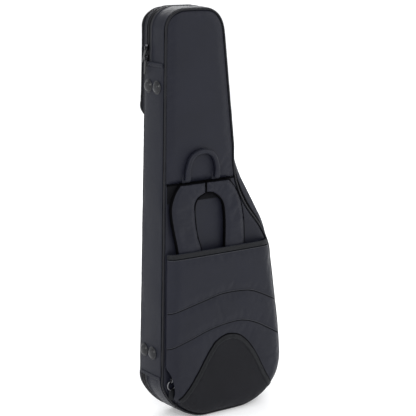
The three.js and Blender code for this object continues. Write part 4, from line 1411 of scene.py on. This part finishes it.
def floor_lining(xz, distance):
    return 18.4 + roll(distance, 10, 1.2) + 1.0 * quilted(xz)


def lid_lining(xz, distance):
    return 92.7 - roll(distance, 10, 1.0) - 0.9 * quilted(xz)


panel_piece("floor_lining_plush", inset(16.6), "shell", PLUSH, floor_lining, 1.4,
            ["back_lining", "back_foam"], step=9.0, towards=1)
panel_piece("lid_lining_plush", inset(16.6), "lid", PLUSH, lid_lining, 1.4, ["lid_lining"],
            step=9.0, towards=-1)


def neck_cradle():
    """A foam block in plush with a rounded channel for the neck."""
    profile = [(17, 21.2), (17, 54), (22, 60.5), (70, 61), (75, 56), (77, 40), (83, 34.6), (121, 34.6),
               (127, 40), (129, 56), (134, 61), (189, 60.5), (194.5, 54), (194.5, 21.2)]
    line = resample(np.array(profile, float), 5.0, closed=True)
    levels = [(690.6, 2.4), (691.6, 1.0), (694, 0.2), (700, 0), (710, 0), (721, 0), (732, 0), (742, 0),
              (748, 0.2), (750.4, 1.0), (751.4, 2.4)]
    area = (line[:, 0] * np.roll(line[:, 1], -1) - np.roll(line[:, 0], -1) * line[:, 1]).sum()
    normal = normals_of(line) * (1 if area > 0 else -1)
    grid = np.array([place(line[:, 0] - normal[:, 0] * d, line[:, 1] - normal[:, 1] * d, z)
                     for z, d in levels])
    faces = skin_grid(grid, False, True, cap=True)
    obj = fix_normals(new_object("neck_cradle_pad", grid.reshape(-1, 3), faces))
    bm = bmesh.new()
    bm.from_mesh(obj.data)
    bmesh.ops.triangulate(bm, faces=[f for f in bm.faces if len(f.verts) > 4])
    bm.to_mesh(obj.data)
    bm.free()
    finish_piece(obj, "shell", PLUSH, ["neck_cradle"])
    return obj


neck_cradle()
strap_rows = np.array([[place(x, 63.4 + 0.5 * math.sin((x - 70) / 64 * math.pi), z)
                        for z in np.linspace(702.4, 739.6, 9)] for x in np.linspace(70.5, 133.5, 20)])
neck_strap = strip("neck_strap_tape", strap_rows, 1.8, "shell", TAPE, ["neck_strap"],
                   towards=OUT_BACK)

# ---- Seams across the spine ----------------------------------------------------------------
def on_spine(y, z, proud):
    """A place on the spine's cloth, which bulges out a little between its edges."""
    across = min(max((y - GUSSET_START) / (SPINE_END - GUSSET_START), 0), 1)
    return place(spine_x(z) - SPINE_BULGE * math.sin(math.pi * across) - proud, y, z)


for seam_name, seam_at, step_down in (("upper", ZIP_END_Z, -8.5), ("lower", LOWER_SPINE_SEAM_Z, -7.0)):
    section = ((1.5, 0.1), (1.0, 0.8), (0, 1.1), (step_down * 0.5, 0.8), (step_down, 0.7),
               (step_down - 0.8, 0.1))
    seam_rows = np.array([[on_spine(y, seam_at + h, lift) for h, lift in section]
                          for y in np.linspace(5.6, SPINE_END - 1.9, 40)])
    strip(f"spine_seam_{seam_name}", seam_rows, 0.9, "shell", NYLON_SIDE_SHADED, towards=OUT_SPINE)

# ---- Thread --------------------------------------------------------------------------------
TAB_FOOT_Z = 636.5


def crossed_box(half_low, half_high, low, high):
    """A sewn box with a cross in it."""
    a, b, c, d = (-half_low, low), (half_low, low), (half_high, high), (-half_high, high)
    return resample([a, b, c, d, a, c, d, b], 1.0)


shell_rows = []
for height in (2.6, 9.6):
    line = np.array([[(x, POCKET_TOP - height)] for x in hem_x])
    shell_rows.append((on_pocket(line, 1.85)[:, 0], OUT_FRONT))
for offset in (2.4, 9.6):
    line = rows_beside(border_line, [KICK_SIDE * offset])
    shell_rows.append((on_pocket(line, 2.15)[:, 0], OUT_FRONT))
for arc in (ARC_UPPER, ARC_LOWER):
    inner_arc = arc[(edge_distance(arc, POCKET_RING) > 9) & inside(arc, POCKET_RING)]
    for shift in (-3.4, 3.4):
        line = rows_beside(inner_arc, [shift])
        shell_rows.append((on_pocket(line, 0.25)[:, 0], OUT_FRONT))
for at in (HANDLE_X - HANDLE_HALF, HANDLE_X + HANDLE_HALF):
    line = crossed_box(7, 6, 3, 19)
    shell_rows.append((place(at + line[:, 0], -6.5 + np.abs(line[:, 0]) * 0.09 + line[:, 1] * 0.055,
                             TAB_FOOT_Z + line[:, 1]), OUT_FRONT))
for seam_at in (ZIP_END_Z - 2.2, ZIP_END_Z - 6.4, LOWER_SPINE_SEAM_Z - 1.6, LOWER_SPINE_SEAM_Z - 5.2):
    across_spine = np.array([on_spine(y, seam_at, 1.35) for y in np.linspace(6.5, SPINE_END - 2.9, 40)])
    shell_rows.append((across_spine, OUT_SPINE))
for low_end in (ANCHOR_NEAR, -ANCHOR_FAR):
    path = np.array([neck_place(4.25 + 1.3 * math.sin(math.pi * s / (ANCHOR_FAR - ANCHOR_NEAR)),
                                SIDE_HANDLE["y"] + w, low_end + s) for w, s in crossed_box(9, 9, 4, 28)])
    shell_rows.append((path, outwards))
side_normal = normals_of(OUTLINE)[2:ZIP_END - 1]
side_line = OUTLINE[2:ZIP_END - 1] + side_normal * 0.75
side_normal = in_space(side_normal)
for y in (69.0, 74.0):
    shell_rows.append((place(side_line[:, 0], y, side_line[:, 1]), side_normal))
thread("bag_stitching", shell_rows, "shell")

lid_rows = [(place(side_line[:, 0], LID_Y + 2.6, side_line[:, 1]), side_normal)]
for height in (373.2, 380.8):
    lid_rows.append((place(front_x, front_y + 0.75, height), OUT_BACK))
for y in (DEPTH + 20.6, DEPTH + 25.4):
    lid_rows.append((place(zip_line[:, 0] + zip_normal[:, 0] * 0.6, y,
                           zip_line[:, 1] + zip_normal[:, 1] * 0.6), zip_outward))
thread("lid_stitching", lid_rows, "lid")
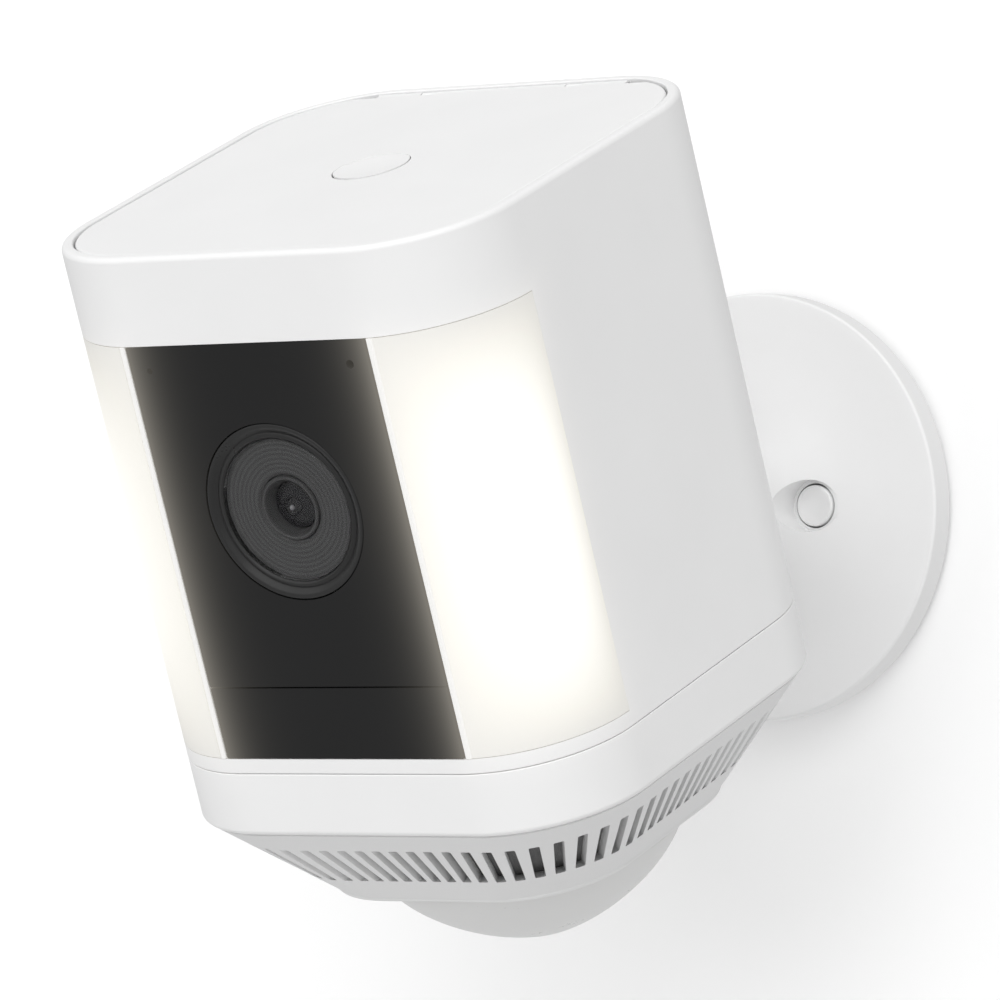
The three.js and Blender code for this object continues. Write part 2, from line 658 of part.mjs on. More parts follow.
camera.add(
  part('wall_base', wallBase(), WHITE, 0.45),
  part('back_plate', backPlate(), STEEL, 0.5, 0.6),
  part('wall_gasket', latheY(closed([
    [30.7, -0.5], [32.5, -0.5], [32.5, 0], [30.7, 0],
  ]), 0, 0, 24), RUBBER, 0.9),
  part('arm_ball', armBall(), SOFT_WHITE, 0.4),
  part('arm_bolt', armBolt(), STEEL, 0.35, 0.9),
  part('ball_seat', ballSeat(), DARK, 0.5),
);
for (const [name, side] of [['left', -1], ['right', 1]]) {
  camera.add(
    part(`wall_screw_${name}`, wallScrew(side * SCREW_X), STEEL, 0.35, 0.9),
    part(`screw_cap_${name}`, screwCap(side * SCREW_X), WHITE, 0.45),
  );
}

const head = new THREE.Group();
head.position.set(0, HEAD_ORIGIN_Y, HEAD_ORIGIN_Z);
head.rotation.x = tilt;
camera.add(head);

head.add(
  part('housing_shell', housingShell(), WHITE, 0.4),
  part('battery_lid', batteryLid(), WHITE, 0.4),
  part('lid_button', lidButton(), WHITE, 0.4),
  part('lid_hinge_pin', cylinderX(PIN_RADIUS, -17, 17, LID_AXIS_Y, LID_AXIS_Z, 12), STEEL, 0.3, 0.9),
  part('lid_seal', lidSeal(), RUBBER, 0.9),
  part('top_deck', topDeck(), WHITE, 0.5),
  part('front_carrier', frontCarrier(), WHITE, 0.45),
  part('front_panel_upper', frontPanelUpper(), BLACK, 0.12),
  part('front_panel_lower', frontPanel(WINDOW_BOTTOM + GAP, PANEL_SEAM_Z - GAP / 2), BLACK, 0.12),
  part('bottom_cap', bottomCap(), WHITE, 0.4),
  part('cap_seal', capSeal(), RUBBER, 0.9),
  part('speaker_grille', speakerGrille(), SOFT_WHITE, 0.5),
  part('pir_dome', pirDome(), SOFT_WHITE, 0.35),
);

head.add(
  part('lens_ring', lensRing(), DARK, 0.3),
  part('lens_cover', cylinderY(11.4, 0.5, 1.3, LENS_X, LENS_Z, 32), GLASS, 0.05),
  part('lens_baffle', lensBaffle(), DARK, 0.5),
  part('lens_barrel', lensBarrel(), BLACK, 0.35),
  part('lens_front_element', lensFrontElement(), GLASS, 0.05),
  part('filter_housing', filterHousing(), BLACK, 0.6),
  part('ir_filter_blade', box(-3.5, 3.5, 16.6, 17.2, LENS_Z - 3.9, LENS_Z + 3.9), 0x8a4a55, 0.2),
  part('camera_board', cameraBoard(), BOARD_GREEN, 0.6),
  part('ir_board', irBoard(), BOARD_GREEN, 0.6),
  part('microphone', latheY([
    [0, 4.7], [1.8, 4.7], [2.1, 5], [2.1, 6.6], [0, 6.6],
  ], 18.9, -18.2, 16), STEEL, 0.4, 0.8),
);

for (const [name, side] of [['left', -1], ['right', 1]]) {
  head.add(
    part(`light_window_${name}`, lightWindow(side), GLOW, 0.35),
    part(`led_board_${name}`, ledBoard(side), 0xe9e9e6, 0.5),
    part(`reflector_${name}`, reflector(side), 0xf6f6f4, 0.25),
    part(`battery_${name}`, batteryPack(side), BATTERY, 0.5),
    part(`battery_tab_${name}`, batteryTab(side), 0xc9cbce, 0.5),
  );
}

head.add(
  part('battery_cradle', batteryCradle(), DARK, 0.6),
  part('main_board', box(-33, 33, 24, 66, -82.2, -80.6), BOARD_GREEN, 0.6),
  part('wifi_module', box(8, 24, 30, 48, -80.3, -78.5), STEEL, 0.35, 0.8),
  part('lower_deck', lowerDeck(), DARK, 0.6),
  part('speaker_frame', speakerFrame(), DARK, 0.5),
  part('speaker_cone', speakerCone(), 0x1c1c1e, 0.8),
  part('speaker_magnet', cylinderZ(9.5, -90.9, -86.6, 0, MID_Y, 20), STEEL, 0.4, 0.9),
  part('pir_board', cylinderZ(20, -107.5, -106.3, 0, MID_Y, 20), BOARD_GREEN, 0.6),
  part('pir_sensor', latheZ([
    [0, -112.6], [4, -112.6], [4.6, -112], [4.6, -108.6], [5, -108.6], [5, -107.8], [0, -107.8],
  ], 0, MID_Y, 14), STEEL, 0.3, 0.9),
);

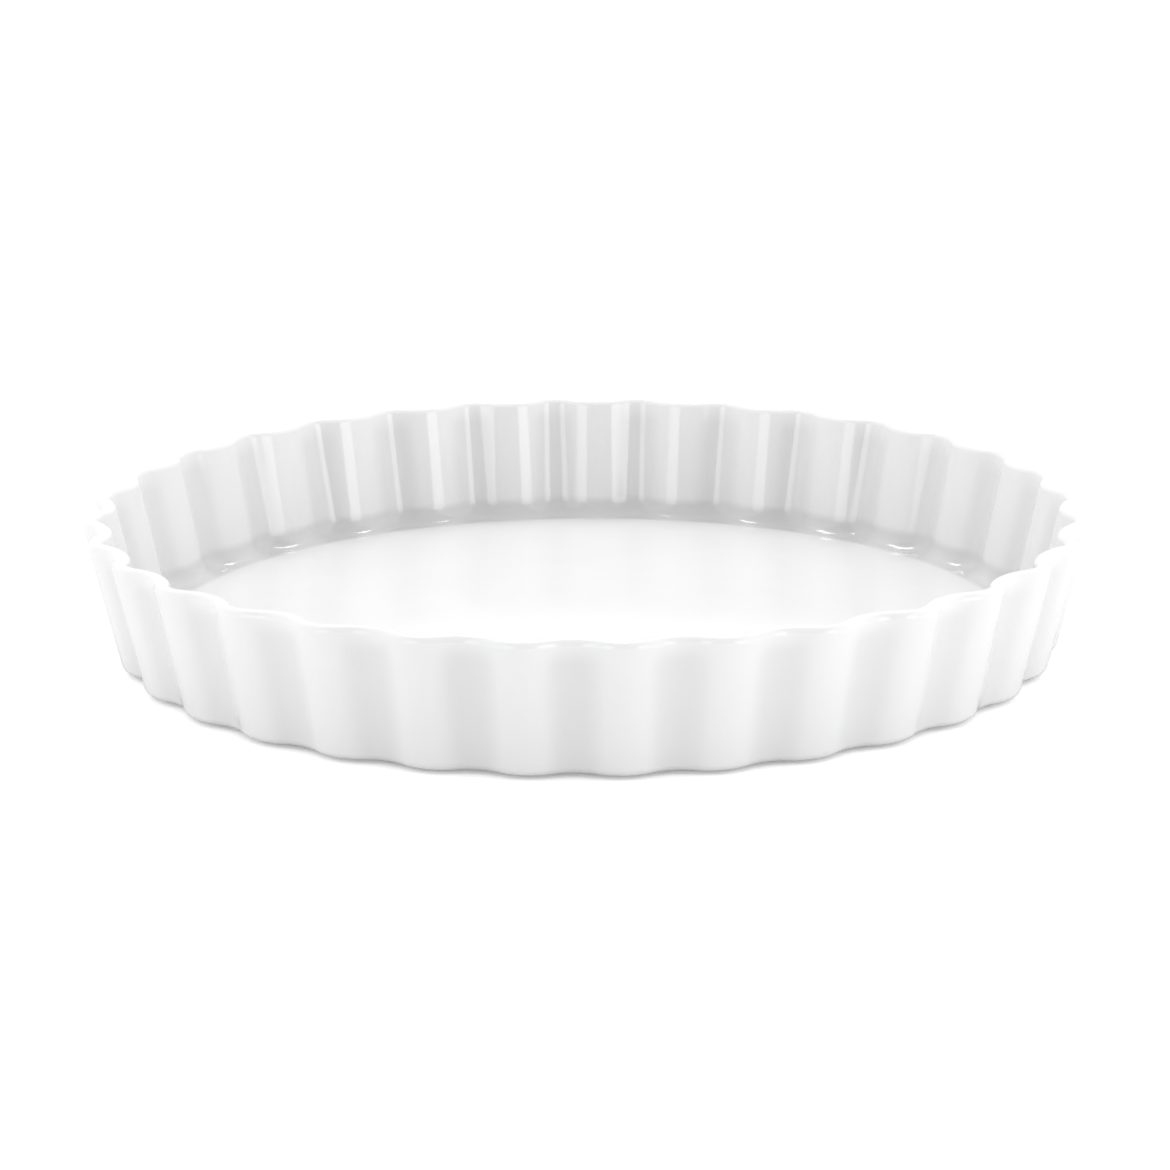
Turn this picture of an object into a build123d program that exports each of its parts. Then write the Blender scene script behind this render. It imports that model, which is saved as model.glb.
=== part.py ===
_ _ _ _ _
[GIVEN PROBLEM] Restate, word for word and with nothing added, the lines from the first line of the listing through the one where "return 92.7 - roll(distance, 10, 1.0)" stands.

[CORRECT OUTPUT]
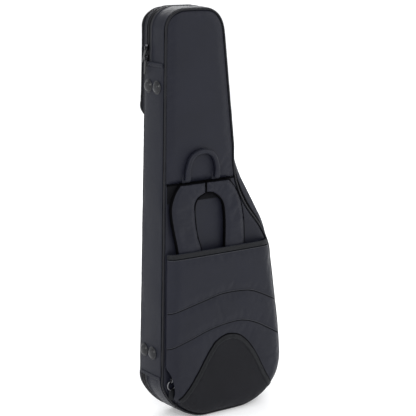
The three.js and Blender code for this object continues. Write part 4, from line 1411 of scene.py on. This part finishes it.
def floor_lining(xz, distance):
    return 18.4 + roll(distance, 10, 1.2) + 1.0 * quilted(xz)


def lid_lining(xz, distance):
    return 92.7 - roll(distance, 10, 1.0) - 0.9 * quilted(xz)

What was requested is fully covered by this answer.